I’m not saying that all people are the same, but I think that on average incentives tend to work (which is why firms use them).
Im not trying to be snarky, but you need a big sample size. When I said quality of advice, I meant financial planning advice and not just investment advice.
Not all advisors at RIAs are expert financial planners - even though most probably think they are. Just use the past few posts as an example. Ask the RIA advisor to explain AMT in 10 minutes. Do they have an estate and tax background?
I think you mentioned your son has a very successful business - ask the advisor to explain QSBS section 1202 and if your son’s business qualify.
If you only want investment help, almost anyone can do that - you can do it yourself (and many people do).
There are probably thousands of amazing financial planners affiliated with broker dealers who understand even the most complex financial planning topics. Not all people need that level of advice but if I was hiring someone, I’d want to know their knowledge level. I’ve always suggested to people - focus on the advisor and the advice, not the firm. There are many excellent RIA advisors but just because they are fiduciaries does not mean by default, they are better for every client.
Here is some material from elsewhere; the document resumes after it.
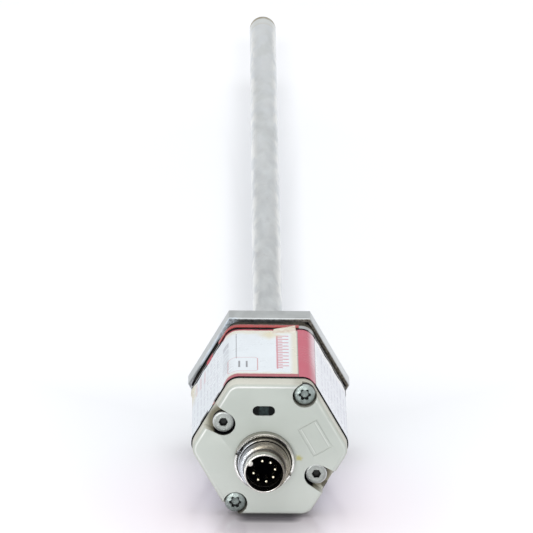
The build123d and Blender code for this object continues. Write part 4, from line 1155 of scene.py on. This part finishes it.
def floor_finish(studio):
    """Pale glossy table with painted warm shade and pink reflected light near the sensor and a dark painted
    shadow under its lid.

    Away from the sensor it is whiter when seen by the camera, in a mirror or through a clear piece, but
    for a soft painted shade along the rod.
    """
    colour = plain(studio.floor)
    f = Finish("floor_table", colour, 0.16, specular=0.5)
    cloud = f.noise(f.place(), 0.004, 3.0)
    x, y, _ = f.axes(f.place())
    beside = f.sum("ABSOLUTE", x)
    paint = f.tone(colour, f.spread(cloud), 0.99, 1.01)
    # Painted warm shade and pink reflected light near the sensor
    near = f.step(f.radius(x, f.sum("ADD", y, 65.0)), 88.0, 20.0)
    paint = f.coat(paint, tuple(c * t for c, t in zip(colour, (0.945, 0.855, 0.885))), near)
    # Painted shadow under and in front of the lid
    under = f.step(y, 0.0, -10.0)
    front = f.both(f.step(beside, 22.0, 12.0), f.step(y, -110.0, -76.0, 0.0, 0.32), under)
    contact = f.both(f.step(beside, 14.0, 6.5), f.step(y, -80.0, -73.0, 0.0, 0.9), under)
    f.put("Base Color", f.coat(paint, (0.10, 0.09, 0.11), f.either(front, contact)))

    # Whiter to the camera away from the sensor; held back near it and along the rod as painted shade
    around = f.step(f.radius(f.sum("MULTIPLY", x, 2.4), f.sum("SUBTRACT", y, 120.0)), 60.0, 300.0)
    strip = f.both(f.step(y, 0.0, 90.0), f.step(beside, 4.0, 16.0), 0.85)
    shade = f.both(f.step(beside, 15.0, 6.0), f.step(y, 490.0, 465.0), 0.55)
    far = f.both(f.either(around, strip), f.sum("SUBTRACT", 1.0, shade))
    path = f.node("ShaderNodeLightPath")
    seen = f.either(path.outputs["Is Camera Ray"], path.outputs["Is Glossy Ray"],
                    path.outputs["Is Transmission Ray"])
    f.put("Emission Color", (1.0, 1.0, 1.0, 1.0))
    f.put("Emission Strength", f.both(seen, far, 0.14))
    return f.material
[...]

Think about it this way. If I was a client of an advisor at a tippy top broker dealer, I’m pretty comfortable that if I get screwed, they have deep, deep pockets. Im not recommending people choose BD advisors over RIAs - Im saying that not all fiduciaries are better planners. That’s just my opinion
Over our 20-year relationship with our FA, we’ve followed her from A.G. Edwards to Wachovia to Wells Fargo to Baird as she’s moved from agency to agency based on her comfort level with each institution. We totally understand her loyalties and investment principles and strategies. She hits on all three of @CFP’s criteria for a trustworthy advisor, but the proof of this honest, long-term relationship is that her advice and guidance got us exactly where we wanted to be earlier than we had planned. We started with her as a professional when we first met to discuss 529 plans when our son was in first grade, but count her as a friend now. She is a bit younger than we are, but when she starts thinking about her own retirement, she will give us an ample heads-up and discuss where we go from there. At that point, we will probably just move the portfolio to Fidelity and let it ride. We feel we’ve gotten stellar advice for the small percentage we’ve paid her, but probably will not continue to pay those fees once she retires. It’s been a mutually fruitful and rewarding relationship. She’s most definitely one of the good ones. We haven’t cared much about her changing office signage.
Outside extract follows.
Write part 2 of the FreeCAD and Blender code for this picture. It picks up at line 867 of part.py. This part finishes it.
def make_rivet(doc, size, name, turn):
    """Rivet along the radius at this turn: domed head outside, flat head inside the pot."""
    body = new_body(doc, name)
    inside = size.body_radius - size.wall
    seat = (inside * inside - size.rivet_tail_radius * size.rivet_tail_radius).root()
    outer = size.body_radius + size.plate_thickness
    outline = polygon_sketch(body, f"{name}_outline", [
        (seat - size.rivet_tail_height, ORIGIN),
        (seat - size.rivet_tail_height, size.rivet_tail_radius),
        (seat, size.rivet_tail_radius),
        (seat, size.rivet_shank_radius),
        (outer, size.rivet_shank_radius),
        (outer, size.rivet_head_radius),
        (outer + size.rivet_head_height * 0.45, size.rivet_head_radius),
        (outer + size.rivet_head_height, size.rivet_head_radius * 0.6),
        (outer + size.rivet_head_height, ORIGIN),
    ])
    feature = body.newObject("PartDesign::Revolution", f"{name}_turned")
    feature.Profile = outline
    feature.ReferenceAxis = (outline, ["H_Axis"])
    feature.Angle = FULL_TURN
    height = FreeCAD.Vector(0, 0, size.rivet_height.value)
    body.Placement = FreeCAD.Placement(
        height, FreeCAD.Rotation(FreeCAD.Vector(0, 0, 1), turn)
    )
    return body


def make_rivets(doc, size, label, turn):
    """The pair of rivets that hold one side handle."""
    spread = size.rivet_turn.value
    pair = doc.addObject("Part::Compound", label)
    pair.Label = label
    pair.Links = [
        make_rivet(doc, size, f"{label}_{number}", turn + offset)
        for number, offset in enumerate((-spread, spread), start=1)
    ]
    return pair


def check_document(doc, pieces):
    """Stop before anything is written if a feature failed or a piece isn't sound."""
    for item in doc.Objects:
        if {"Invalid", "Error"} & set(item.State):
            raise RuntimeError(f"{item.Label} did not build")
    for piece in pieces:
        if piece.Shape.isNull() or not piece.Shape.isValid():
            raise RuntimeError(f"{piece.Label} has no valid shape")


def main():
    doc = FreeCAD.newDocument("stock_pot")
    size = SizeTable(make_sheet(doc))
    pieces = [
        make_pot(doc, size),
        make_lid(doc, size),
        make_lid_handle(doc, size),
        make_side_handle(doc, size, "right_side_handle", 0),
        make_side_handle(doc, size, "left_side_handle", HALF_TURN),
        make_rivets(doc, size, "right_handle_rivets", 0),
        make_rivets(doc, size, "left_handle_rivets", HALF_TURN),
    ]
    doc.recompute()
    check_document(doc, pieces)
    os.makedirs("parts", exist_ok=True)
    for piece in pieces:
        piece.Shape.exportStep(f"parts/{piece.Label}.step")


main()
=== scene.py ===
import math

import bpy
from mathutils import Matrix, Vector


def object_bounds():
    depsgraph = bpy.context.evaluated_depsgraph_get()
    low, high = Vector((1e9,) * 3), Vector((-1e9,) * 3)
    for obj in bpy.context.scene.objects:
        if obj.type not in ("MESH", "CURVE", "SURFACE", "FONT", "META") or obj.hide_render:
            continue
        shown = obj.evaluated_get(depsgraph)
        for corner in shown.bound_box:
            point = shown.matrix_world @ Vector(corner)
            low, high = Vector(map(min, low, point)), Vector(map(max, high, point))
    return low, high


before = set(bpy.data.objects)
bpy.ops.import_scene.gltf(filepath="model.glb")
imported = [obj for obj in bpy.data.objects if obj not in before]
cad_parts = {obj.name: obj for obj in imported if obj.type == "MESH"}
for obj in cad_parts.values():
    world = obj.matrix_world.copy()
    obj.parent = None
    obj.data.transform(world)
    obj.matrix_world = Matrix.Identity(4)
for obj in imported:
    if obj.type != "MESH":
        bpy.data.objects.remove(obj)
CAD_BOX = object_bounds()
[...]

@cfp, I agree that the job is not just investments and the skills one should seek are much broader. Having a sensible investment plan is part of it, but estate planning, risk management, retirement planning, and quality of service are all part of what I would look for.
I suspect that you are also correct that, although the percentage of malfeasance is probably low, the probability of recovering from BAML or UBS is higher than from a small RIA.
I still think that incentives matter (that is, in effect, a part of our compensation plans for companies and the basis for economics) albeit not imperfectly, so I think one needs to take that into account. I’m much happier with my FA at the BD because they are now fiduciaries. Just eliminates one thing I have to think about.
We have a very good advisor whom we trust. We do know the two younger gentlemen he employs and mentors. Once our advisor retires (he’s probably 60), we’ll have to figure out if we want to stay with one of the other advisors or go it alone with Fidelity or Vanguard. Hopefully, it will be awhile before we have to cross that bridge. I’ve posted here before that we lost about half of our 401k portfolio in the late 2000’s. We just kept saving as much as possible, and we finally found someone we felt comfortable with to help us with our investments. Through all the ups & downs of the last dozen or so years, we’ve fared well & don’t begrudge our advisor his fee.
Yes, for a lot of couples, that is the best strategy for maximizing Social Security benefits. The spouse with the lower benefit takes it at 62 or close to it, reducing the odds that you will die before getting full advantage of what you paid in and reducing the draw on the nest egg. But the spouse with the higher benefit waits until age 70, taking advantage of the 8% guaranteed return and maximizing the benefit to the surviving spouse.
The math might be different if there is a big age difference in spouses or less difference in benefit between spouses. I haven’t plugged those kinds of variables into the online calculator.